Your policy value is reduced by the amount of the surrender and the transaction
fee. We surrender units from the Investment Account divisions and/or values from
the Fixed Account to equal the dollar amount of the surrender request and
transaction fee. The surrender is deducted from your Fixed Account value and/or
your Investment Account(s) according to the surrender allocation percentages you
specify. If surrender allocation percentages are not specified, we use your
monthly policy charge allocation percentages. The amount surrendered is taken
from the premiums paid on a last-in, first-out basis. No surrender charge is
imposed on a partial surrender.
If the Option 1 death benefit is in effect and a partial surrender is made, the
face amount of the policy is also reduced by the amount of the surrender and the
transaction fee. Total and partial surrenders from the Policy are generally paid
within five business days of our receipt of your request for surrender. Certain
delays in payment are permitted (see GENERAL PROVISIONS - Delay of Payments).
DEATH BENEFITS AND RIGHTS
Death Proceeds
While the Policy remains in force and before the maturity date, we pay death
proceeds upon the insured's death.
o We must receive proof of the insured's death and all other required
documents.
o Payments are made to your named beneficiary(ies) under your designated
death benefit option (see GENERAL PROVISIONS - Beneficiary).
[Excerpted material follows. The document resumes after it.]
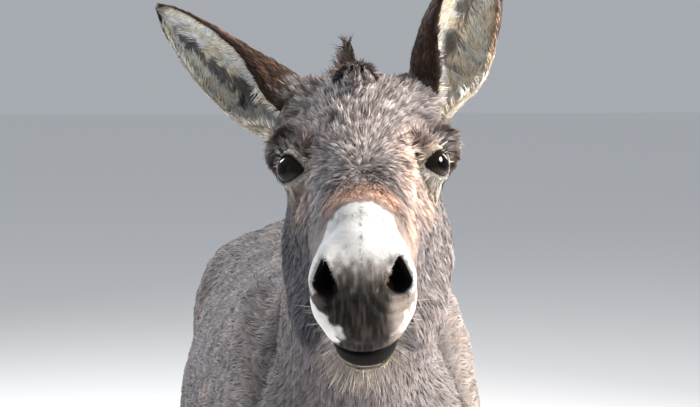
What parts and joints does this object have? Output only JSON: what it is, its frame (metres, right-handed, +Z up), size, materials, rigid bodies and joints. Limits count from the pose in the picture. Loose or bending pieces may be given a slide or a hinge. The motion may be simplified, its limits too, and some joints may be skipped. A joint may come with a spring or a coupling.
{
  "type": "standing donkey",
  "caption": "Life-size standing donkey with its head stretched forward, an ear raised and the other lowered sideways, a mouse-grey coat, a white patch on the nose and dark hooves.",
  "frame": {"origin": "on the floor, under the middle of the model's outer box", "axes": "+Z up, -Y the way the donkey faces, +X its left side"},
  "size_m": [0.4772, 1.7822, 1.4825],
  "materials": {
    "coat": "short fur over skin",
    "ear_coat": "short fur outside, long pale hair inside",
    "long_hair": "coarse upright or hanging hair",
    "eye": "wet and clear over a dark iris",
    "hoof": "worn horn"
  },
  "bodies": {
    "root": {"ear_left": "ear_coat", "ear_right": "ear_coat", "eye_left": "eye", "eye_right": "eye", "fore_hoof_left": "hoof", "fore_hoof_right": "hoof", "fore_leg_left": "coat", "fore_leg_right": "coat", "forelock": "long_hair", "head": "coat", "hind_hoof_left": "hoof", "hind_hoof_right": "hoof", "hind_leg_left": "coat", "hind_leg_right": "coat", "mane": "long_hair", "neck": "coat", "tail": "coat", "tail_tuft": "long_hair", "trunk": "coat"}
  },
  "joints": []
}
The payments are made in cash lump sum or under a benefit payment option
selected by the beneficiary(ies). Death proceeds are calculated as of the date
of the insured's death and include:
o the death benefit described below;
o plus proceeds from any benefit rider on the insured's life;
o minus policy loans and unpaid loan interest;
o minus any overdue monthly policy charges if the insured died during a grace
period;
o plus interest on the death proceeds from date of death until date of
payment or application under a benefit payment option. (We determine the
interest rate which will not be not less than the rate required by state
law.)
Death Benefit Option
You choose death benefit Option 1 or Option 2 at the time of application.
Option 1 (level amount option) The death benefit is the greater of 1) the
Policy's current face amount, or 2) the policy value on the date of death
multiplied by the applicable percentage. The applicable percentage is 250% for
an insured age 40 or below and the percentage declines with increasing ages. The
death benefit remains level unless the applicable percentage of policy value
exceeds the current face amount (in which case the death benefit varies as the
policy value varies).
Illustration of Option 1 Assume that the insured is under age 40 and that there
is no loan amount and that the policy face amount is $500,000.
Under Option 1, the death benefit must be equal or greater than 250% of the
policy value. If the policy value is more than $200,000, the death benefit is
greater than $500,000. Each additional dollar added to the policy value above
$200,000 increases the death benefit by $2.50. If the policy value exceeds
$200,000 and increases by $100 because of investment performance or premium
payments, the death benefit increases by $250.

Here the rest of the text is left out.